» **Entries shown**
++++++++++++++++++++

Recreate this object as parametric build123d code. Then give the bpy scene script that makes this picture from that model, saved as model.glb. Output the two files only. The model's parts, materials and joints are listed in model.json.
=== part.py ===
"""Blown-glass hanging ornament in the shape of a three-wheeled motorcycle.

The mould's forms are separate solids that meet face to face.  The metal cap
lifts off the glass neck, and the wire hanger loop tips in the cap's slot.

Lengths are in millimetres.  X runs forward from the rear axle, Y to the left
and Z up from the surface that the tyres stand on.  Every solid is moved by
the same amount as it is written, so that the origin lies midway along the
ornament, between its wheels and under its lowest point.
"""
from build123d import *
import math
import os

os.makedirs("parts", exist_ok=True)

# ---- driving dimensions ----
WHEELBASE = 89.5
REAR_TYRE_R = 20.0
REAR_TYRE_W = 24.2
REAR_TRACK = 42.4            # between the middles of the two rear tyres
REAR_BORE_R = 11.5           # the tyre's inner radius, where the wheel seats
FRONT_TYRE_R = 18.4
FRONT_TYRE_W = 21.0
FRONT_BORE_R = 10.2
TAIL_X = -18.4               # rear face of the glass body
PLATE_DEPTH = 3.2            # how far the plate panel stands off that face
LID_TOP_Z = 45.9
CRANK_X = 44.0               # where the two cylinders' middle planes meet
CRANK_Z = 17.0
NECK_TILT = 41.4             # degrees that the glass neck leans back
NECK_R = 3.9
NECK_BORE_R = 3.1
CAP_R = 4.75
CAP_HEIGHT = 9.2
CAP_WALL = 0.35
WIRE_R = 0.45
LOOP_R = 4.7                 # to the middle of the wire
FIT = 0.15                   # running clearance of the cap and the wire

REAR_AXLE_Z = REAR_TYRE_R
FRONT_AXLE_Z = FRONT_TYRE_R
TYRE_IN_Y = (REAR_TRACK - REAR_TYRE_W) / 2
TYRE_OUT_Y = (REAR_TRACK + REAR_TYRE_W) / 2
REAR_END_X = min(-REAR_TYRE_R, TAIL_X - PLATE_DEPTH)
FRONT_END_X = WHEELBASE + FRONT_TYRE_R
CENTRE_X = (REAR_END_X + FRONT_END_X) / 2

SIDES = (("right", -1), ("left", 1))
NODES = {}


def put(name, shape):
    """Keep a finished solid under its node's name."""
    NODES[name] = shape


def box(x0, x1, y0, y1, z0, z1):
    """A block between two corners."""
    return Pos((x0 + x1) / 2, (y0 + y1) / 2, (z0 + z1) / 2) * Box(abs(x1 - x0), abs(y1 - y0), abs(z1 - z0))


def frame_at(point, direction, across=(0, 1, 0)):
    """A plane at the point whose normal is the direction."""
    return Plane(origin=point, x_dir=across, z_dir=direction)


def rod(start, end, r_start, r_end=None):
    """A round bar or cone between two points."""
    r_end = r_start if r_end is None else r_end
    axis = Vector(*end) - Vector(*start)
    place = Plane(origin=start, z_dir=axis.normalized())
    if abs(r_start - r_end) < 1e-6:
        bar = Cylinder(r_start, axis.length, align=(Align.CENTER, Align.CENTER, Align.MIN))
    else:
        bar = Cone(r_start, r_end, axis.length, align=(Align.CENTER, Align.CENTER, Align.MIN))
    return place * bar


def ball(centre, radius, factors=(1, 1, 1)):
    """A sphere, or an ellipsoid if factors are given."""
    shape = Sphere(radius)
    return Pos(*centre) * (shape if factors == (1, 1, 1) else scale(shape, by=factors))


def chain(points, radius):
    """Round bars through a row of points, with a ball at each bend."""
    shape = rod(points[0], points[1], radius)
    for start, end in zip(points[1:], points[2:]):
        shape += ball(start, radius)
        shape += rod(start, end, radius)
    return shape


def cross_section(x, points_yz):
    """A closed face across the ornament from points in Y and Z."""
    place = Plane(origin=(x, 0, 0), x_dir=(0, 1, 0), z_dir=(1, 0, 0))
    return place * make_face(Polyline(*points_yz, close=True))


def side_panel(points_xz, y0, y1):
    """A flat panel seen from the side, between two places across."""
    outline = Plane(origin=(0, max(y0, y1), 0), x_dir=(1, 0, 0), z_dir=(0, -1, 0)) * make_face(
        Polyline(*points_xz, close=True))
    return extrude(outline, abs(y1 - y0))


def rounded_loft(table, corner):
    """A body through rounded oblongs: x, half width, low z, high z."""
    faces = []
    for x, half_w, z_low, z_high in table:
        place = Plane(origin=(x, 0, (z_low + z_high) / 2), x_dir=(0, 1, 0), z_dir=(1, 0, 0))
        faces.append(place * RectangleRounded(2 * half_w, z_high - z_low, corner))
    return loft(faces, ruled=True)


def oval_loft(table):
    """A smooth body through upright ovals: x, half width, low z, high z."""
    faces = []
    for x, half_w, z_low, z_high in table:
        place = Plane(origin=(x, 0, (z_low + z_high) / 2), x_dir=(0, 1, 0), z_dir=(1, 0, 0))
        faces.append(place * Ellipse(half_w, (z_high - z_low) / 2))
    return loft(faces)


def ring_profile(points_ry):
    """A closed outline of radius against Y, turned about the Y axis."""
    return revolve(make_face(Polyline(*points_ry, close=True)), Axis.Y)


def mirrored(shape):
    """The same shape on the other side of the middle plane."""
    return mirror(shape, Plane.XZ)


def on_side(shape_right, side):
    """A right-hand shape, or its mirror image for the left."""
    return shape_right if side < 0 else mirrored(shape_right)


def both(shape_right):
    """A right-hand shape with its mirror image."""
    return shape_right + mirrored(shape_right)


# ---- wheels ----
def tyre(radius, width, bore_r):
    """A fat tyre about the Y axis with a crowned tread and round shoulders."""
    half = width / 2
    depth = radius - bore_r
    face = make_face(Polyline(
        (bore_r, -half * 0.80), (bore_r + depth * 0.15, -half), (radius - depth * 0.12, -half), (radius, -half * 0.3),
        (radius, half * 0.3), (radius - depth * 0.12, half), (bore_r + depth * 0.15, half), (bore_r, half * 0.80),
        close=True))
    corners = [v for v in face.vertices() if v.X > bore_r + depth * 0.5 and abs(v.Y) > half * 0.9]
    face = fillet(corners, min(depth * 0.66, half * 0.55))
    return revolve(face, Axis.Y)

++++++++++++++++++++

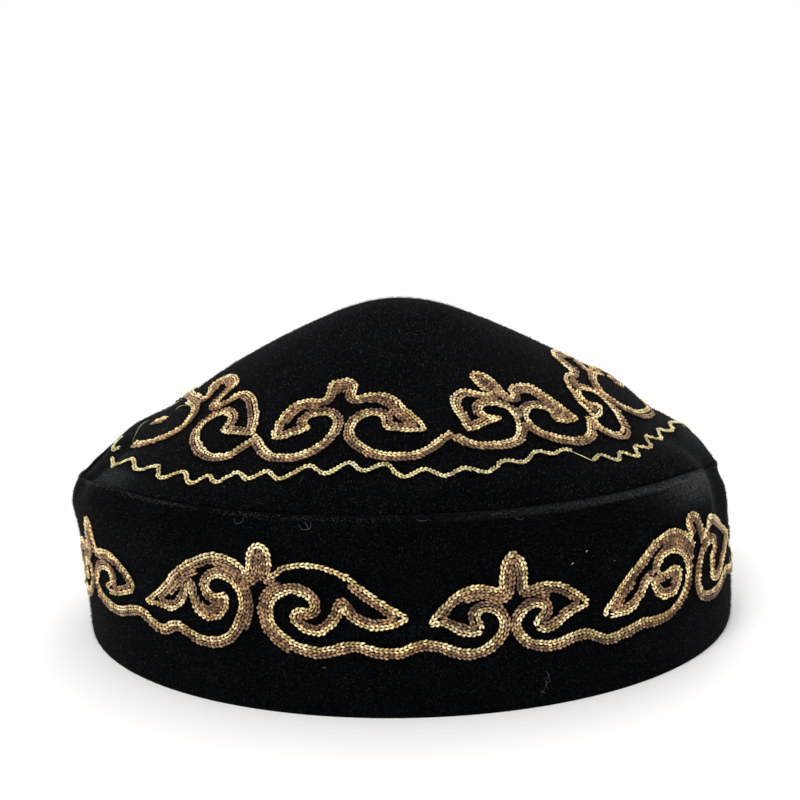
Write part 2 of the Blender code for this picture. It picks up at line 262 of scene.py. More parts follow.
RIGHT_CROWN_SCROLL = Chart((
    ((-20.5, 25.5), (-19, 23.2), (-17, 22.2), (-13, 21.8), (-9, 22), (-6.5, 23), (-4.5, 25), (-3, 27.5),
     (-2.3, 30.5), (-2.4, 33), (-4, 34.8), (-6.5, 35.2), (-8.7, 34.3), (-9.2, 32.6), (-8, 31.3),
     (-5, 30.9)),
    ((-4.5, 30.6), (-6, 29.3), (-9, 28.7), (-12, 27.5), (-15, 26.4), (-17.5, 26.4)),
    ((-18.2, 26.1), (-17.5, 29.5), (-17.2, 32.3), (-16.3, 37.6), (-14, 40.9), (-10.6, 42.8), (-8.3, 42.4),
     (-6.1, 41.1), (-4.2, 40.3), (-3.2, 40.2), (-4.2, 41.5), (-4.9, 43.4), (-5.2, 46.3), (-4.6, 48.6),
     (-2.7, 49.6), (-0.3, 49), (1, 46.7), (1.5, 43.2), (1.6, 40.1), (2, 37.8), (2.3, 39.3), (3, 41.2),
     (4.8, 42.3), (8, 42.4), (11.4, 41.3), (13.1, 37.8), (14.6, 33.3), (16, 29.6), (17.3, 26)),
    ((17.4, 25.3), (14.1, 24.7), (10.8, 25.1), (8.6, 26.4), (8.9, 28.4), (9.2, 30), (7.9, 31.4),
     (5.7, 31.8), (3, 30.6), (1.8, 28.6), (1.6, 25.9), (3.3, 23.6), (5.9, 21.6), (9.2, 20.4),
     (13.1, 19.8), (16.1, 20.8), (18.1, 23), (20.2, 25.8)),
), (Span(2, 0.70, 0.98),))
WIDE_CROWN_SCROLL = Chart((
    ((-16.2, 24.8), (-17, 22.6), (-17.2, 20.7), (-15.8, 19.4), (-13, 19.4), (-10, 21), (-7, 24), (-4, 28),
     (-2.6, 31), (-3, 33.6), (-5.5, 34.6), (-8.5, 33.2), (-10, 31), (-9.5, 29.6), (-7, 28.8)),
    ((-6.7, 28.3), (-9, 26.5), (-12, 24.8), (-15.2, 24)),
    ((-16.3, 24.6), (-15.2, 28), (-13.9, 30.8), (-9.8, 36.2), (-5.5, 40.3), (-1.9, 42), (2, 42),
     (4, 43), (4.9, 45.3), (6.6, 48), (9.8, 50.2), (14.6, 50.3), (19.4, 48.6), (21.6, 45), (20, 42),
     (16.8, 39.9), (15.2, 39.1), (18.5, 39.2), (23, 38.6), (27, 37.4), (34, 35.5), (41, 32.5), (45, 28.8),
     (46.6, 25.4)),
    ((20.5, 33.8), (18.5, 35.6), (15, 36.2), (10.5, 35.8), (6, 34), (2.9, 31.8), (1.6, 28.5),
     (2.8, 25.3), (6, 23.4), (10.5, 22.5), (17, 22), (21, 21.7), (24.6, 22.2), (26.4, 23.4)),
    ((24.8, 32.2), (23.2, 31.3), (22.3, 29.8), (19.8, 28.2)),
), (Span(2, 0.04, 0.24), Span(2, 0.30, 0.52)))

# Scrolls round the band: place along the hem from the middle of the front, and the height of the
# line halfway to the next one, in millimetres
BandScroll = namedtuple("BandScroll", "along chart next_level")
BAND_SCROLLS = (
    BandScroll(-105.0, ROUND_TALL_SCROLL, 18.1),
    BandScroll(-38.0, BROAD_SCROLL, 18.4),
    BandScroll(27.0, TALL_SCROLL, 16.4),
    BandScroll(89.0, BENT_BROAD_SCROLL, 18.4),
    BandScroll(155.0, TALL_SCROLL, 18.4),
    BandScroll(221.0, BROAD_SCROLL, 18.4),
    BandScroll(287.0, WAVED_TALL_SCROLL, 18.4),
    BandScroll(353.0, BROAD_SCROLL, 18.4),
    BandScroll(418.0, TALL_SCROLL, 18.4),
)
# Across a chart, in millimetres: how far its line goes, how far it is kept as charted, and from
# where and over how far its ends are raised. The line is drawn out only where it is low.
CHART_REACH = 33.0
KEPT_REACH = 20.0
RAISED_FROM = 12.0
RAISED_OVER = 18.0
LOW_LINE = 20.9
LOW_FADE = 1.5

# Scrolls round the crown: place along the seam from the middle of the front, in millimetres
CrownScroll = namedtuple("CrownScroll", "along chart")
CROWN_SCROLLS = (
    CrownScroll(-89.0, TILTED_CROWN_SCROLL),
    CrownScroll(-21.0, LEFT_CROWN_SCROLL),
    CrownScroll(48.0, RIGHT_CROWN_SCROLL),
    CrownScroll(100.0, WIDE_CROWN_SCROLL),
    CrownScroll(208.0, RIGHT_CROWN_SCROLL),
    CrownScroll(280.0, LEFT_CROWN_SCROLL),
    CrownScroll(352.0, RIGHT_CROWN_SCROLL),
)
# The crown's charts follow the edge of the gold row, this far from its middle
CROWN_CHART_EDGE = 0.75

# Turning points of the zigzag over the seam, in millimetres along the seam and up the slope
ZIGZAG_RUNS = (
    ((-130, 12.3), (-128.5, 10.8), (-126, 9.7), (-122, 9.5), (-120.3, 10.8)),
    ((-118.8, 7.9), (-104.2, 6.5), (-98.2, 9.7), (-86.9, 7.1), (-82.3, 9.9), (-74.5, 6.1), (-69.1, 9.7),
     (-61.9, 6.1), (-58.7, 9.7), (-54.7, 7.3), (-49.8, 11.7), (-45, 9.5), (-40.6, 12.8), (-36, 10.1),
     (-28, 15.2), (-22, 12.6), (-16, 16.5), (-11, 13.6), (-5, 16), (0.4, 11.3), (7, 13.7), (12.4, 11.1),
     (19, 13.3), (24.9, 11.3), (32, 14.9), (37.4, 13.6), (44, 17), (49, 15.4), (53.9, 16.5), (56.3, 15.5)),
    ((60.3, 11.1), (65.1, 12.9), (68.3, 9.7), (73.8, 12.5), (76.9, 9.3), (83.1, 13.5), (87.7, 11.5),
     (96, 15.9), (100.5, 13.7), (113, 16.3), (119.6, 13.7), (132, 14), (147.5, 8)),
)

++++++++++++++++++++

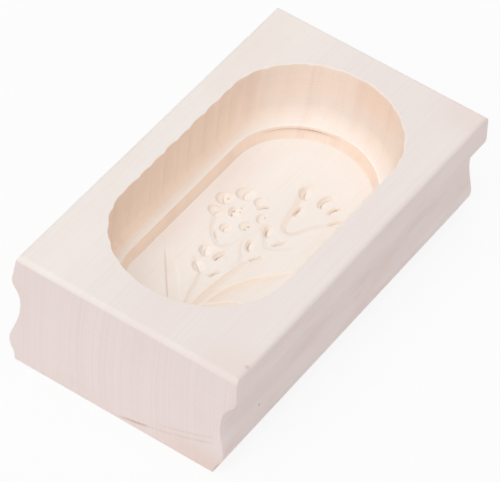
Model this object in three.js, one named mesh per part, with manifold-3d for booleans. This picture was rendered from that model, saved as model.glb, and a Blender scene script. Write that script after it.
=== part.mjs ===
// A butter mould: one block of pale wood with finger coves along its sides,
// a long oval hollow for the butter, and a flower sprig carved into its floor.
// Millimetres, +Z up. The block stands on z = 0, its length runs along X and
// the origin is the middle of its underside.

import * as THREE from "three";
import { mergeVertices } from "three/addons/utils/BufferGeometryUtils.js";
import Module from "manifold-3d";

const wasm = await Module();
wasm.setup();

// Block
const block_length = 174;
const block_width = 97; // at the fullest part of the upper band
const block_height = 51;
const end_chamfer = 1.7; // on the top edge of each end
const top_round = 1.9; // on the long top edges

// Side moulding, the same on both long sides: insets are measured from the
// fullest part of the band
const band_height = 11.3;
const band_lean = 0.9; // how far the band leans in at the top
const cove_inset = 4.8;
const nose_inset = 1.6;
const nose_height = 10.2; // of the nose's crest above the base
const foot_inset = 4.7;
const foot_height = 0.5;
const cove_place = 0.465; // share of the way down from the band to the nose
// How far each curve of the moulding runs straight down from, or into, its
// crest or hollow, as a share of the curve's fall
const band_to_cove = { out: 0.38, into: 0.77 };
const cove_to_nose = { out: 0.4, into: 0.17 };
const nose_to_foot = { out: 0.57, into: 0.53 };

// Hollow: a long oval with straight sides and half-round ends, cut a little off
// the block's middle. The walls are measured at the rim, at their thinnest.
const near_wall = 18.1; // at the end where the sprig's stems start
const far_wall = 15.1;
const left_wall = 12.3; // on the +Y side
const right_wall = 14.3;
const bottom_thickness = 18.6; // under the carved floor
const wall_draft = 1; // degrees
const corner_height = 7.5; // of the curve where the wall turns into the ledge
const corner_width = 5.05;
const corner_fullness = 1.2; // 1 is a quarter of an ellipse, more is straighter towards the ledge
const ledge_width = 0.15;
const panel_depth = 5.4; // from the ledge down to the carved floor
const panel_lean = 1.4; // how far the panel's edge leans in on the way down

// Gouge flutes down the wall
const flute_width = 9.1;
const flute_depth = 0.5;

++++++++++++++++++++

» **Given instruction**
Retype, word for word, every line from the line with "Recreate this object" to the line with "NODES[name] = shape", inclusive. Add nothing.

» **Full output**
Recreate this object as parametric build123d code. Then give the bpy scene script that makes this picture from that model, saved as model.glb. Output the two files only. The model's parts, materials and joints are listed in model.json.
=== part.py ===
"""Blown-glass hanging ornament in the shape of a three-wheeled motorcycle.

The mould's forms are separate solids that meet face to face.  The metal cap
lifts off the glass neck, and the wire hanger loop tips in the cap's slot.

Lengths are in millimetres.  X runs forward from the rear axle, Y to the left
and Z up from the surface that the tyres stand on.  Every solid is moved by
the same amount as it is written, so that the origin lies midway along the
ornament, between its wheels and under its lowest point.
"""
from build123d import *
import math
import os

os.makedirs("parts", exist_ok=True)

# ---- driving dimensions ----
WHEELBASE = 89.5
REAR_TYRE_R = 20.0
REAR_TYRE_W = 24.2
REAR_TRACK = 42.4            # between the middles of the two rear tyres
REAR_BORE_R = 11.5           # the tyre's inner radius, where the wheel seats
FRONT_TYRE_R = 18.4
FRONT_TYRE_W = 21.0
FRONT_BORE_R = 10.2
TAIL_X = -18.4               # rear face of the glass body
PLATE_DEPTH = 3.2            # how far the plate panel stands off that face
LID_TOP_Z = 45.9
CRANK_X = 44.0               # where the two cylinders' middle planes meet
CRANK_Z = 17.0
NECK_TILT = 41.4             # degrees that the glass neck leans back
NECK_R = 3.9
NECK_BORE_R = 3.1
CAP_R = 4.75
CAP_HEIGHT = 9.2
CAP_WALL = 0.35
WIRE_R = 0.45
LOOP_R = 4.7                 # to the middle of the wire
FIT = 0.15                   # running clearance of the cap and the wire

REAR_AXLE_Z = REAR_TYRE_R
FRONT_AXLE_Z = FRONT_TYRE_R
TYRE_IN_Y = (REAR_TRACK - REAR_TYRE_W) / 2
TYRE_OUT_Y = (REAR_TRACK + REAR_TYRE_W) / 2
REAR_END_X = min(-REAR_TYRE_R, TAIL_X - PLATE_DEPTH)
FRONT_END_X = WHEELBASE + FRONT_TYRE_R
CENTRE_X = (REAR_END_X + FRONT_END_X) / 2

SIDES = (("right", -1), ("left", 1))
NODES = {}


def put(name, shape):
    """Keep a finished solid under its node's name."""
    NODES[name] = shape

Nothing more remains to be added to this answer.